Brief: The lines to be extracted run from the start of the listing through the line containing "overrun = 12.0"; copy them exactly and nothing else.

— begin —

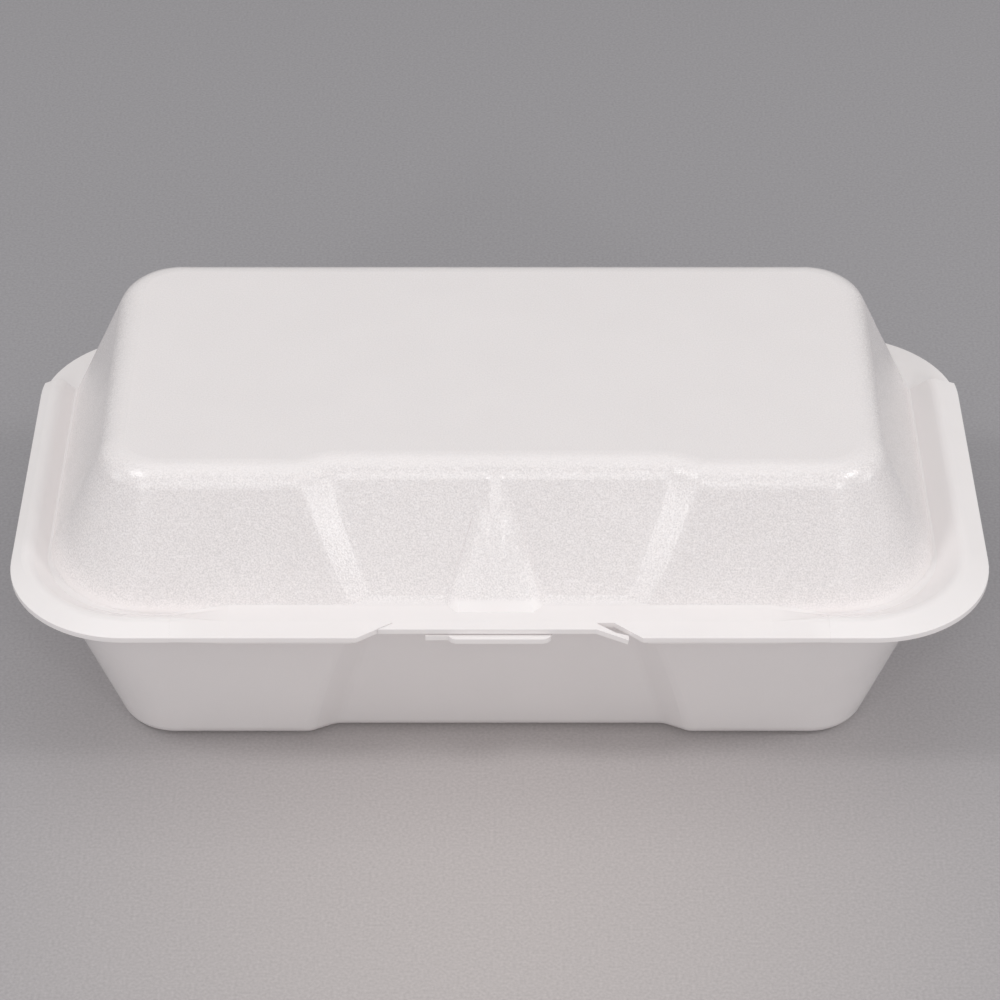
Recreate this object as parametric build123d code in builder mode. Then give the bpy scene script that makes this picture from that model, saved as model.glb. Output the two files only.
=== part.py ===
"""Foam clamshell container: a tray and a domed lid, formed from one sheet and hinged at the rear crease."""
import os
from build123d import *

# Overall sizes of the closed container, in millimetres
rim_length = 249.0
rim_width = 135.0
tray_height = 49.0
lid_height = 35.0
rim_corner = 31.0
form_offset = -1.9

# The foam sheet: full thickness in the walls, pressed thinner in the rims
wall = 2.2
rim_sheet = 1.4
nest_gap = 0.3
crease_gap = 0.15
overrun = 12.0

# Where the walls leave the rims, measured in from the lid's outer edge
foot_side_margin = 11.1
foot_front_margin = 12.2
foot_rear_margin = 3.7
foot_front_corner = 29.0
foot_rear_corner = 24.0

# The lid's lean between its foot and its top
lid_side_lean = 15.9
lid_front_lean = 14.9
lid_rear_lean = 8.6
lid_top_corner = 14.5
lid_top_round = 7.7

# The tray's lean between its mouth and its floor
tray_mouth_swell = 0.5
tray_side_lean = 16.8
tray_front_lean = 11.3
tray_rear_lean = 11.0
tray_mouth_corner = 22.0
tray_floor_corner = 15.0
tray_floor_round = 4.5

# The panels set back in both front walls, wide at the far edge and narrow at the rim
panel_rim_half = 36.2
panel_far_half = 48.8
panel_bank = 5.3
panel_rim_depth = 1.2
panel_lid_depth = 3.8
panel_tray_depth = 3.4
panel_round = 6.0

# The raised strips along both ends and round the front corners of the rims
strip_rise = 3.9
strip_edge_rise = 2.0
strip_crest_in = 5.9
strip_round = 3.4
groove_width = 0.6
groove_corner = 26.0
strip_rear_end = 42.0
tray_rim_tuck = 1.6

# The flat shelf along the front, which turns up into the wall by a cove and blends into the strips
shelf_rise = 2.0
shelf_corner_margin = 2.4
shelf_blend = 14.0
blend_inset = 0.06
shelf_set_back = 3.3
shelf_crown = 0.2
shelf_cove = 3.5
strip_cove = 0.7
cove_reach = 2.4
cove_sink = 0.2

# The slits that free the shelf's middle: a closed cut on the left, a gaping one on the right
slit_inner_in = 5.8
closed_slit_inner = 26.9
slit_outer = 35.6
closed_slit = 0.3
open_slit_inner = 28.6

# The right end of the freed middle, bent down as a small wing beside its open slit
wing_root = 24.2
wing_notch = 28.9
wing_notch_in = 3.1
wing_end = 32.2
wing_end_in = 2.6
wing_tip_in = 0.8
wing_droop = 1.4

# The tray's tongue under the shelf, between two notches
tongue_half = 13.0
tongue_corner = 2.5
tongue_shoulder = 5.5
tongue_shoulder_depth = 1.4
notch_half = 36.8
notch_depth = 5.4

# The wedge raised on the lid's front: a narrow blade that splays to a broad foot, hollow behind
wedge_offset = 1.1
wedge_tip_half = 0.8
wedge_top_half = 1.25
wedge_foot_half = 9.9
wedge_tip_facet = 0.7
wedge_top_facet = 1.2
wedge_neck_facet = 3.3
wedge_foot_facet = 3.6
wedge_top_stand = 0.6
wedge_neck_stand = 1.5
wedge_foot_stand = 4.4
wedge_neck_height = 24.6
wedge_top_height = 29.8
wedge_tip_height = 31.6
wedge_tip_back = 0.8
wedge_hollow_margin = 1.6
wedge_hollow_height = 20.0
wedge_hollow_half = 0.5

# Places that follow from the sizes above
half_length = rim_length / 2
half_width = rim_width / 2
ledge_top = tray_height + rim_sheet
lid_top = tray_height + lid_height
foot_half = half_length - foot_side_margin
foot_front = foot_front_margin - half_width
foot_rear = half_width - foot_rear_margin
shelf_half = foot_half - foot_front_corner - shelf_corner_margin - shelf_blend
rim_rear = half_width - crease_gap
crest_half = foot_half + strip_crest_in
crest_front = foot_front - strip_crest_in
groove_front = foot_front - groove_width
lid_crest = ledge_top + strip_rise
lid_edge = ledge_top + strip_edge_rise
shelf_top = ledge_top + shelf_rise
shelf_front = shelf_set_back - half_width
tray_crest = lid_crest - rim_sheet - nest_gap
tray_fall_share = 1 - tray_rim_tuck / (half_length - crest_half)
tray_edge = tray_crest - (lid_crest - lid_edge) * tray_fall_share
tray_shelf_top = shelf_top - rim_sheet - nest_gap
tray_front_edge = tray_rim_tuck - half_width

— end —

Completed exercise:
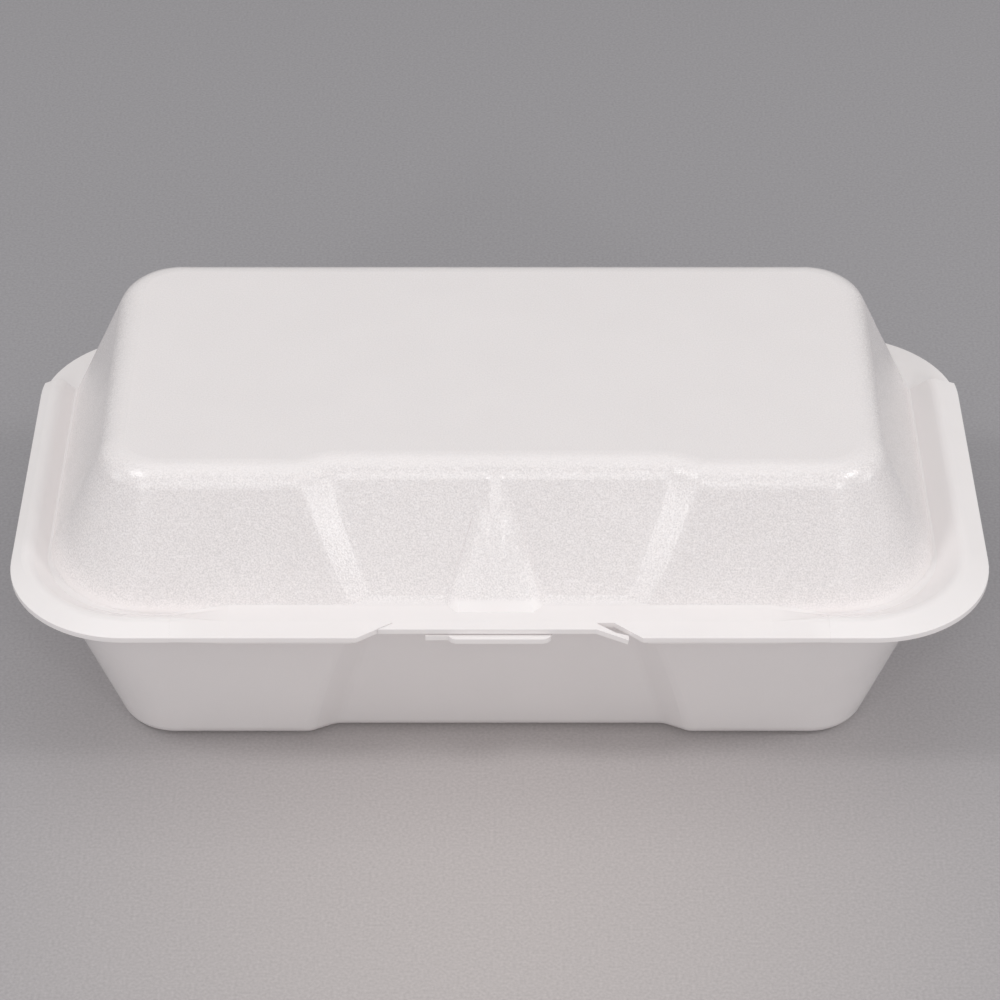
Recreate this object as parametric build123d code in builder mode. Then give the bpy scene script that makes this picture from that model, saved as model.glb. Output the two files only.
=== part.py ===
"""Foam clamshell container: a tray and a domed lid, formed from one sheet and hinged at the rear crease."""
import os
from build123d import *

# Overall sizes of the closed container, in millimetres
rim_length = 249.0
rim_width = 135.0
tray_height = 49.0
lid_height = 35.0
rim_corner = 31.0
form_offset = -1.9

# The foam sheet: full thickness in the walls, pressed thinner in the rims
wall = 2.2
rim_sheet = 1.4
nest_gap = 0.3
crease_gap = 0.15
overrun = 12.0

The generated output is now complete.